In most cases, the business drivers will cause the decision to implement a SAN, after which the following stages should take place. Understand what the SAN will contain. Will it be for mission-critical hosts only or will there be a variety of hosts aligned to performance and capacity?
This decision will help to size the SAN correctly, minimising waste and future issues. If a large SAN is implemented and a small number of hosts are attached, this could be a waste of money. Whereas if a smaller SAN than required is implemented it could run out of capacity quickly and cause a costly reconfiguration expense.
It's also necessary to decide if redundant fabrics are needed, how data on the SAN will be backed up and what classes of storage are needed. Each of these points needs to be dealt with so the correct hardware and software budgets can be signed off.
The next stage of the process is to decide whether you want to implement the solution yourself or invite third parties to carry out some or all of the work for you. A small-scale SAN with one or two switches is not immensely complex, but once you increase the number of ports beyond a certain level it's wise to get external advice.
What also needs to be understood is the amount of time your IT department can devote to the project. If the implementation is complex, it may require large chunks of IT time and this could be to the detriment of other key projects.
Once roles have been decided, a tender process would normally take place. This involves inviting vendors to propose a solution to fulfill the requirements provided and give appropriate costs for the implementation. Responses can then be analysed and the most appropriate taken forward. Allocation of work between the customer and vendor will then take place and the installation will commence.
The first phase will probably be a pilot followed by a full-scale rollout. During the SAN installation, new hosts and services will be built and commissioned. For hosts and services that need transferring to the new SAN, the migration schedule will need to be created and the necessary downtime needs to be negotiated for the services they provide. Further hosts will be implemented according to the project plan until its completion and sign-off.
SearchStorage.co.UK: What are the main pitfalls in a SAN installation to watch out for and how can you ensure the process goes as smoothly as possible?
Pinder: Unless your implementation is very small or you are an experienced SAN professional, it's highly recommended to get some professional advice to help with your SAN rollout. This can range from a simple assessment to a full implementation service, and will almost always prove to be good value for money and help prevent any pitfalls from becoming a reality.

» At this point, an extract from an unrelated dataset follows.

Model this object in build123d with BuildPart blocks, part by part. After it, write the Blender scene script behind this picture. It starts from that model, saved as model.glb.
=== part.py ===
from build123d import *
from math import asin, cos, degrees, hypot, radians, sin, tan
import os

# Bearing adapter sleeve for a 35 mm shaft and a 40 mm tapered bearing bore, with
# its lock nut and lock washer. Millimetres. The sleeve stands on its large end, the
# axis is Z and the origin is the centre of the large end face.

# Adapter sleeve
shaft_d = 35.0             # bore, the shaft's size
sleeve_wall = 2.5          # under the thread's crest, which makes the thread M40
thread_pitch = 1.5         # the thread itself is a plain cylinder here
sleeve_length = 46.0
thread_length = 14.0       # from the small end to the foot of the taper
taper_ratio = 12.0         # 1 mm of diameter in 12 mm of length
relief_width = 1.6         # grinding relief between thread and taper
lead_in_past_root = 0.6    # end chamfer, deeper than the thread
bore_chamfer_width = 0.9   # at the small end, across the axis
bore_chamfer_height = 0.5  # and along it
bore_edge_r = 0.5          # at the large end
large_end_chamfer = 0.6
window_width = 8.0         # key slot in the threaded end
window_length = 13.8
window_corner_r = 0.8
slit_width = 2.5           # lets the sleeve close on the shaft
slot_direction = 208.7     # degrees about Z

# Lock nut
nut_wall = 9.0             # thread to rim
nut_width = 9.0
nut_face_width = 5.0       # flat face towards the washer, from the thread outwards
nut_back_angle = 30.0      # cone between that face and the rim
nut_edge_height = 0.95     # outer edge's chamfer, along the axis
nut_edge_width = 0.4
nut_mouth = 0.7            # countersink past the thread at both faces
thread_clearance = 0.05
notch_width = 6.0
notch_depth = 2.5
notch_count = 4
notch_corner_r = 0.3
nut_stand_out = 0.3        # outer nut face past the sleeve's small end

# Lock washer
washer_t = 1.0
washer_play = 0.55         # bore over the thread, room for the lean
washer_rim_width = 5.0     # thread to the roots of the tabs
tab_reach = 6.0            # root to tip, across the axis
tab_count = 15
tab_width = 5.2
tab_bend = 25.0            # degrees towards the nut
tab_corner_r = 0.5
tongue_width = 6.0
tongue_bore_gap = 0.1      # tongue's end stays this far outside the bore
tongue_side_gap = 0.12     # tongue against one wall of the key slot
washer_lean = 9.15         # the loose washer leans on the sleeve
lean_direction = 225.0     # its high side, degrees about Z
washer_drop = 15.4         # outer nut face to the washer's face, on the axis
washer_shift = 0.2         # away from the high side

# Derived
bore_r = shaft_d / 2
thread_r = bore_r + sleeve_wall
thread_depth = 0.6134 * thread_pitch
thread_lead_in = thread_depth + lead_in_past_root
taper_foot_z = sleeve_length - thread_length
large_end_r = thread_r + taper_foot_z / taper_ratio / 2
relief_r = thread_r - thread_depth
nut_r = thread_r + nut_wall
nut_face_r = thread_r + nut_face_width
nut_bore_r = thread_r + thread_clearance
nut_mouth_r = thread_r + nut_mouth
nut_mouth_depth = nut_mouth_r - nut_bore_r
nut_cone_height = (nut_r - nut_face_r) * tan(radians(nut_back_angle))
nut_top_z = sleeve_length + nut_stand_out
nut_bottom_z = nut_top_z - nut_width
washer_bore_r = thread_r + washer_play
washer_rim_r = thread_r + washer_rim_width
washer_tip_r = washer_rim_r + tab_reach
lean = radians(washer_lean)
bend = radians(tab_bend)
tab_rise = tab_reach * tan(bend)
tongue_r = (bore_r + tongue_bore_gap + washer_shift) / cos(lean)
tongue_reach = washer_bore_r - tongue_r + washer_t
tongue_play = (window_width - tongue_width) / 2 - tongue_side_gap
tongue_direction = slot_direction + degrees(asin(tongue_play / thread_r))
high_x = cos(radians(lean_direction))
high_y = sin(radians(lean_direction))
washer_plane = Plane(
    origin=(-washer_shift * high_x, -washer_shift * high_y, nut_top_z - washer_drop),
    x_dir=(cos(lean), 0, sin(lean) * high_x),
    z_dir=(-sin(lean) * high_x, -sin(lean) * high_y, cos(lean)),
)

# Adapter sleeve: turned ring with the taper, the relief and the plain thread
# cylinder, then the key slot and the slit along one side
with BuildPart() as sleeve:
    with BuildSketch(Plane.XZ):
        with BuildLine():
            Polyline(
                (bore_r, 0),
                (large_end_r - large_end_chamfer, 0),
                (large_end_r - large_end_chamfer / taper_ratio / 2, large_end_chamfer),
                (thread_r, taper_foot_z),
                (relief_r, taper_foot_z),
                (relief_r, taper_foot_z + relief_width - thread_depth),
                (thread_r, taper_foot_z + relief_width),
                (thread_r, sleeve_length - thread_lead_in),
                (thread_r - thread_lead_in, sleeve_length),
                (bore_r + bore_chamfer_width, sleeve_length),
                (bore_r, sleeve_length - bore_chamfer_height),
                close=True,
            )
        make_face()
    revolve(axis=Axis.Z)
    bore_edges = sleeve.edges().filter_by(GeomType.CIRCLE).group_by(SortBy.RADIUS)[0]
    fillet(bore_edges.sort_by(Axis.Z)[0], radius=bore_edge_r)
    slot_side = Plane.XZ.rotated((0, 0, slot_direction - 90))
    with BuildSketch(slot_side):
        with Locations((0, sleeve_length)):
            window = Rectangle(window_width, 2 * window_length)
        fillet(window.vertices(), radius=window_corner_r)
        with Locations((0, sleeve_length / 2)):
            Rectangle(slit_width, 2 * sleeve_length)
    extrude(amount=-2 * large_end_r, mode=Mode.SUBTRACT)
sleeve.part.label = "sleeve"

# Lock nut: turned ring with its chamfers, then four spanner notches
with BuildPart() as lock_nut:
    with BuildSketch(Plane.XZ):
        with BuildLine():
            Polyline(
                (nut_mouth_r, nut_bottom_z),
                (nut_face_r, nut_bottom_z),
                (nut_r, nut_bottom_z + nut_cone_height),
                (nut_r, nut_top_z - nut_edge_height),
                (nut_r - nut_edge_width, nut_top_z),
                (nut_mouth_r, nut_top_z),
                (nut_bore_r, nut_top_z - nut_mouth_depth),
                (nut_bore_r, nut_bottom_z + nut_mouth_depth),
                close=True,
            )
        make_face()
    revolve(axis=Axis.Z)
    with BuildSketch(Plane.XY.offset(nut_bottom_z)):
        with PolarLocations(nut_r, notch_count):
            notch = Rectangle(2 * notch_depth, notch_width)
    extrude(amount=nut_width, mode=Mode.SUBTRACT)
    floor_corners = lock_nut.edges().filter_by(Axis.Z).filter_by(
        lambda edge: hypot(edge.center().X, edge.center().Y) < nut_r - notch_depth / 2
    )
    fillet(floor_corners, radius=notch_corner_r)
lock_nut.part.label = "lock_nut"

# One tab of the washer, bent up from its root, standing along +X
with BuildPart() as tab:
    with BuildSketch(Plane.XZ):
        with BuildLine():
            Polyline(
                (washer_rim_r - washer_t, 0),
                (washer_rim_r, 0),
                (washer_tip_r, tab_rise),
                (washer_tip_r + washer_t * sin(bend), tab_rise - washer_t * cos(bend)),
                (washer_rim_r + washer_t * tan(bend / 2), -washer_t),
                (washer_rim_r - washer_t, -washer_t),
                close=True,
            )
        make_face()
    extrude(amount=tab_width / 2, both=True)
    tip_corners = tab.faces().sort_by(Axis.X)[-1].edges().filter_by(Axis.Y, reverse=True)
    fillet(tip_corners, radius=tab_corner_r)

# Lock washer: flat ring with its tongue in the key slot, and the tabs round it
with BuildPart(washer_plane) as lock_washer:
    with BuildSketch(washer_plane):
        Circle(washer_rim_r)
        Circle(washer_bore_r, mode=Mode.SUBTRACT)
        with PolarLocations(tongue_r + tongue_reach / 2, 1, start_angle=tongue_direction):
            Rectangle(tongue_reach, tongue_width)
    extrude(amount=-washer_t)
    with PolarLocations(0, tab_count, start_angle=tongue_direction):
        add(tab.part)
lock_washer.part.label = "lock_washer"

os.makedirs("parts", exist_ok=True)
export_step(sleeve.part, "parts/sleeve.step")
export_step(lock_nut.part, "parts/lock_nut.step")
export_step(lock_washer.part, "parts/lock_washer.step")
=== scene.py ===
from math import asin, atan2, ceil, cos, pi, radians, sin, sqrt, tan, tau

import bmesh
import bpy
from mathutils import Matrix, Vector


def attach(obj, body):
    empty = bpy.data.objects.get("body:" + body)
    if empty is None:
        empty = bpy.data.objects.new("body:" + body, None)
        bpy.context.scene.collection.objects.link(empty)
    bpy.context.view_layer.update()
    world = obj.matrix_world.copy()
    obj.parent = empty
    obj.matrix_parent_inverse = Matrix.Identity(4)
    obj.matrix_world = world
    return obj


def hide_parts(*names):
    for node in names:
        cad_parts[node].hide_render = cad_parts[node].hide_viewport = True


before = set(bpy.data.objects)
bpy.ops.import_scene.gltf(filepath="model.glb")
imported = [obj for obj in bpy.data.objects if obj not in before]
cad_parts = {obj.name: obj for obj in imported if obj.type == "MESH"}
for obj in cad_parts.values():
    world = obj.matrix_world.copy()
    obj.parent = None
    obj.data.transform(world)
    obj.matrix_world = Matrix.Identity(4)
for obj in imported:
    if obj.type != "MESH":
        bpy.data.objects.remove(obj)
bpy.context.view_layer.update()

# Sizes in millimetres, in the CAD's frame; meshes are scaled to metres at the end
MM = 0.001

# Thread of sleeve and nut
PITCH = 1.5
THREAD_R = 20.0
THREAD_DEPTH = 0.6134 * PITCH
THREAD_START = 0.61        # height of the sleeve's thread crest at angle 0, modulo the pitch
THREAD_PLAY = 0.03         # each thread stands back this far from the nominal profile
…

My advice would be to ensure you have answers to the following five items:
Is my SAN sized correctly? Director-class switches are much more expensive than edge switches but can enable a SAN implementation of 1,000 or more ports. They can also be purchased with a limited number of ports initially, which can be increased at a later date. Edge switches are cheaper but are not expandable, and an increased port requirement in the future could lead to contention and delays along inter-switch links and badly aligned storage.
Secondly, you should assign service levels to hosts. Not all hosts need the same service levels, and it's a waste of money to assign low priority hosts to enterprise-class storage. All hosts connecting to a SAN should be allocated to a class of service and should be attached to the infrastructure that provides that service level. For example, it's pointless wasting an extra host bus adapter and SAN port dual-pathing a host when no one will notice if it's down for a week.

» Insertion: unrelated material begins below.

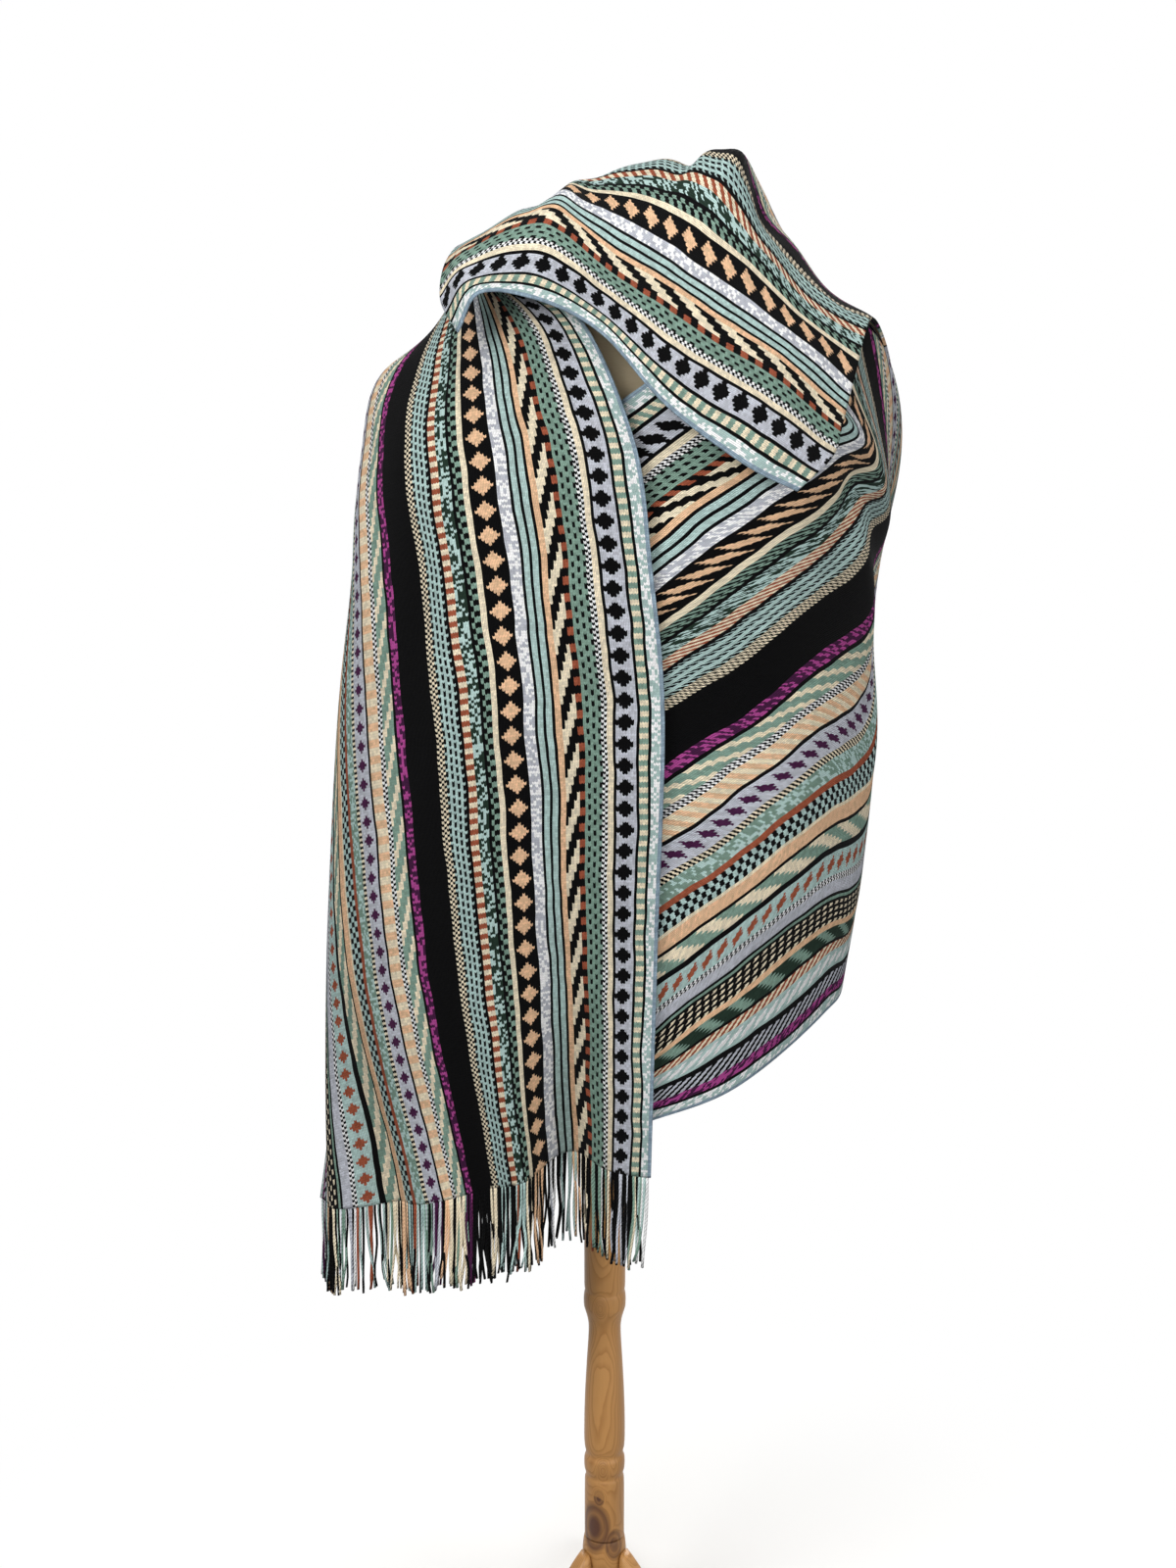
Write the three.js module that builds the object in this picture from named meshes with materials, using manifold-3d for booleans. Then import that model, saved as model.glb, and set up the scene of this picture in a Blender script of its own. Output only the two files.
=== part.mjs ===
// A long knit scarf wrapped over a limbless dress form on a turned wooden pole with three legs.
// Units are millimetres, +Z is up and the front of the form looks along -Y.
// The cloth is one strip. It is built in three stretches, one behind the other along the strip:
// the front left panel, the collar across the neck and the upper back, and the front right panel.
import * as THREE from "three";
import { mergeVertices } from "three/addons/utils/BufferGeometryUtils.js";
import Module from "manifold-3d";

const wasm = await Module();
wasm.setup();
const { Manifold, Mesh: SolidMesh } = wasm;

// driving dimensions
const STRIP_WIDTH = 580;      // flat width of the scarf, edge to edge
const WALL = 3;               // thickness of the knit
const SEAM_GAP = 0.6;         // space left between two stretches
const HEM_FROM_FLOOR = 645;   // height of the fringed end at its inner edge
const FRINGE_LENGTH = 92;     // from the hem to the tips
const FRINGE_STRANDS = 100;
const STRAND_RADIUS = 1.5;
const STRIP_DEPTH = 8;        // narrow strip the strands hang from
const FORM_BASE = 830;        // flat underside of the dress form
const NECK_TOP = 1528;
const FINIAL_TOP = 1590.3;      // wooden knob over the neck, which holds the collar up
const POLE_RADIUS = 22;
const HUB_TOP = 160;
const LEG_REACH = 235;        // from the pole's axis to the tip of a foot
const LEG_WIDTH = 24;

const fabric = (name, colour) => {
  const m = new THREE.MeshStandardMaterial({ color: colour, roughness: 0.95, metalness: 0 });
  m.name = name;
  return m;
};
const knitSage = fabric("knit_sage", 0x8fb3a2);
const knitPale = fabric("knit_pale", 0xa9c7c2);
const knitDusk = fabric("knit_dusk", 0x9fa9b8);
const yarn = fabric("fringe_yarn", 0x5f7a70);
const linen = fabric("form_linen", 0xc9b48d);
const pine = fabric("pine", 0xd09a55);

// Sections of the strip. u runs along the strip, and each point of a row stands at one place
// across it: edge is the inner edge (0 mm across) and hem is the outer edge (580 mm across).
const PANEL_ACROSS = [0, 116, 232, 348, 464, 580];          // edge, inner, middle, side, outer, hem
const COLLAR_ACROSS = [0, 45, 90, 145, 232, 348, 464, 580]; // edge, lip, brow, crown, ridge ... hem

const LEFT = [
  { u: 0, at: [[42, -172, HEM_FROM_FLOOR], [-44, -158, 648], [-112, -160, 630], [-182, -160, 612], [-268, -92, 580],
    [-304, 8, 550]] },
  { u: 235, at: [[47, -182, 885], [-50, -172, 872], [-143, -172, 850], [-228, -140, 825], [-284, -55, 800],
    [-270, 50, 790]] },
  { u: 475, at: [[52, -188, 1105], [-58, -185, 1095], [-162, -172, 1080], [-248, -110, 1062], [-270, 0, 1045],
    [-220, 98, 1035]] },
  { u: 620, at: [[40, -178, 1243], [-72, -172, 1240], [-178, -148, 1232], [-246, -70, 1215], [-240, 42, 1197],
    [-168, 124, 1180]] },
  { u: 745, at: [[23, -157, 1361], [-90, -144, 1358], [-192, -112, 1346], [-240, -18, 1330], [-202, 88, 1295],
    [-104, 146, 1266]] },
  { u: 870, at: [[-30, -104, 1474], [-108, -84, 1450], [-180, -46, 1428], [-219, 20, 1412], [-160, 128, 1338],
    [-64, 160, 1290]] },
  { u: 960, at: [[-104, -52, 1502], [-130, -8, 1516], [-142, 58, 1506], [-129, 126, 1425], [-87, 157, 1345],
    [-36, 166, 1288]] },
];
const COLLAR = [
  { u: 0, at: [[-140, -118, 1458], [-156, -98, 1486], [-154, -64, 1519], [-140, -24, 1538],
    [-142, 58, 1506], [-129, 126, 1425], [-87, 157, 1345], [-36, 166, 1288]] },
  { u: 34, at: [[-118, -124, 1494], [-132, -108, 1514], [-129, -66, 1538], [-118, -20, 1549],
    [-124, 58, 1528], [-103, 130, 1440], [-65, 160, 1358], [-20, 168, 1296]] },
  { u: 90, at: [[-63, -120, 1487], [-68, -104, 1526], [-58, -62, 1566], [-50, -8, 1584],
    [-44, 70, 1572], [-40, 138, 1492], [-25, 163, 1395], [10, 170, 1312]] },
  { u: 180, at: [[-5, -146, 1457], [0, -130, 1486], [12, -104, 1518], [30, -60, 1565],
    [60, 12, 1622], [70, 100, 1560], [75, 150, 1460], [80, 171, 1344]] },
  { u: 270, at: [[53, -174, 1394], [60, -158, 1442], [72, -136, 1480], [95, -98, 1525],
    [121, -27, 1612], [134, 56, 1604], [148, 130, 1495], [150, 167, 1365]] },
  { u: 360, at: [[124, -190, 1342], [142, -176, 1391], [158, -152, 1424], [178, -114, 1462],
    [199, -58, 1500], [212, 30, 1496], [214, 115, 1430], [208, 157, 1325]] },
  { u: 450, at: [[174, -186, 1317], [207, -164, 1346], [218, -144, 1376], [232, -110, 1418],
    [253, -56, 1470], [284, 35, 1424], [296, 100, 1345], [256, 150, 1250]] },
];
const RIGHT = [
  { u: 450, at: [[122, -106, 1446], [208, -106, 1400], [240, -48, 1464], [284, 35, 1424], [296, 100, 1345],
    [256, 150, 1250]] },
  { u: 600, at: [[108, -114, 1438], [232, -110, 1370], [280, -20, 1299], [281, 70, 1240], [271, 122, 1150],
    [262, 128, 1045]] },
  { u: 675, at: [[95, -120, 1436], [206, -134, 1358], [257, -64, 1268], [272, 18, 1150], [270, 58, 1035],
    [260, 70, 930]] },
  { u: 750, at: [[80, -124, 1431], [174, -150, 1340], [242, -104, 1237], [266, -42, 1067], [260, -30, 915],
    [246, -28, 812]] },
  { u: 900, at: [[50, -128, 1419], [129, -160, 1312], [172, -160, 1191], [200, -140, 1037], [213, -115, 907],
    [217, -95, 788]] },
  { u: 1050, at: [[30, -128, 1406], [85, -166, 1282], [107, -176, 1143], [123, -172, 983], [133, -165, 858],
    [126, -150, 730]] },
  { u: 1200, at: [[10, -126, 1392], [31, -164, 1238], [43, -178, 1103], [42, -175, 927], [38, -169, 785],
    [32, -163, 697]] },
];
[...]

Thirdly, do the storage arrays have the required performance levels? All arrays have maximum capacity service levels and it's important to aggregate hosts across these arrays so that one limit isn't reached far before the other. If an array has reached its performance limit, yet has many terabytes of free storage, this is obviously a waste of money.
Fourthly, ensure a backup plan is in place. When there's no SAN present, all backup traffic will traverse the LAN, and as the amount of backup traffic increases, this can lead to contention between backup traffic and network data. Implementing technologies that allow backup traffic to traverse the storage network instead of the LAN can remove this potential bottleneck and increase performance of the LAN.
Lastly, create standards and stick to them. Once a SAN grows beyond a certain point its administration can become difficult. It is therefore imperative to agree on naming conventions during the design phase and to ensure they are adhered to. Zone names on the fabric, host aliases on the switches and host groups on arrays should all remain consistent. If standards are not implemented administration becomes difficult and it's only a matter of time before an outage is caused.